Uzaydan gelen hayat komedisi
Evrimci çevreler ilkel dünya şartlarında tesadüfen canlılığı oluşturabilecek amino asit oluşamayacağı gerçeği karşısında yeni açıklama arayışlarına yönelmiştir. Ortaya atılan yeni iddialardan birine göre, uzaydan yeryüzüne düşen meteorlarda bulunan amino asitler ile organik maddeler reaksiyona girmiş ve böylece canlılık oluşmuştur.

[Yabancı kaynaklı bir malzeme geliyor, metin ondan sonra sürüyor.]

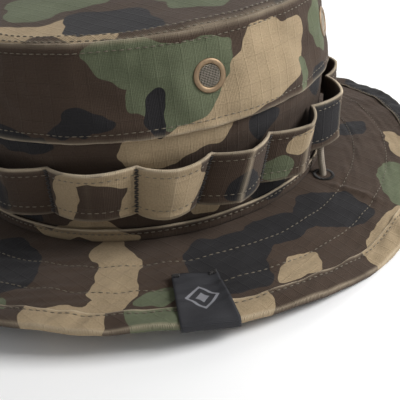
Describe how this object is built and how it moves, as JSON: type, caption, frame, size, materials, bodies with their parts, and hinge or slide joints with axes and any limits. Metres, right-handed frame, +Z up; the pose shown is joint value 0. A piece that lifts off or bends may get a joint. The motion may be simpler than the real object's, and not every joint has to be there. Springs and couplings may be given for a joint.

Bu görüşe göre, ilk canlı dünya dışında, başka gezegenlerde oluşmuştur. Daha sonra bu canlıların spor ya da tohumları göktaşları ile Dünya’ya taşınmış ve canlılık başlamıştır. Ancak bugünkü bilgilere göre spor ve tohumların uzayda, Dünya’ya gelişleri sırasında sıcaklık, basınç, zararlı ışınlar vb. koşullara dayanması mümkün görülmemektedir.174
Dünya’ya düşen meteorların, atmosfere girdikleri anda başlayan yüksek ısı ve çarpma anındaki şiddet nedeniyle Dünya’ya canlı bir organizma taşımaları mümkün değildir. Üstte Arizona’daki büyük meteor çukuru görülmekte. Öte yandan, Dünya dışında canlı varlıklar olduğu varsayılsa bile bunların kökenine de yaratılış dışında bir açıklama getirmek imkansızdırb. |
Uzayda mevcut olan ortam, canlıların yaşamını imkansız hale getirmektedir. Ünlü Rus bilim adamı George Gamow, bu konuda şunları söyler:
Uzayda yolculuk yapan sporları bekleyen ve donarak ölmekten daha ciddi olan bir tehlikeyi unutmamak gerekir. Çok iyi bilindiği gibi Güneş’ten önemli miktarda mor ötesi ışınlar yayılmaktadır. Yeryüzünü kuşatan atmosfer tabakasının çok azının geçmesine müsaade ettiği bu ışınlar; uzay boşluğu içinde kendilerini muhafaza edebilecek koruyucu mekanizmaları bulunmayan bu mikroorganizma sporları için en büyük tehlikedir ve onları bir anda öldürebilecek güçtedir. Bu sebeple bakterilerin hayali yolculukları daha en yakın gezegene dahi ulaşmadan onların ölümüyle sonuçlanacaktır. 1966 yılında yapılan bir başka araştırma neticesi “uzaydan gelme” hipotezinin tamamen terk edilmesine sebep olmuştur. “Gemini-9” uzay aracının dış yüzeyine özellikle seçilmiş en dayanıklı mikroorganizmalar yerleştirildikten sonra uzaya gönderilmişti. Yapılan incelemelerde bunların tamamının yedi saat dahi geçmeden öldüğü görüldü. Halbuki bu hipoteze göre hayatı başlattığı ileri sürülen bakterilerin yolculuğunun yıllarca sürmesi gerekirdi.175
Yukarıdaki ifadeler son derece açıktır. Bilimsel araştırmalar sonucu ortaya çıkan gerçek, uzaydan canlı mikroorganizmaların yeryüzüne ulaşmasının imkansız olduğudur. Ancak ilk Dünya koşullarında, uzaydan çok bol miktarda amino asit gelseydi ve hatta yeryüzü tamamen amino asitlerle kaplı olsaydı; bu, canlıların kökenini açıklayan bir durum olmazdı. Çünkü amino asitlerin tesadüfen ve rastgele biraraya gelerek son derece kompleks, üç boyutlu bir proteini ve proteinlerin hücrenin organellerini, ardından bu organellerin de tüm mucizevi yapısıyla bir canlı hücreyi meydana getirmesi mümkün olmazdı.
174. Özer Bulut, Davut Sağdıç, Selim Korkmaz, Biyoloji Lise 3, MEB Basımevi, İstanbul, 2000, s.182.
175. Musa Özet, Osman Arpacı, Ali Uslu, Biyoloji 3, Sürat Yayınları, Ağustos 1999, s. 254.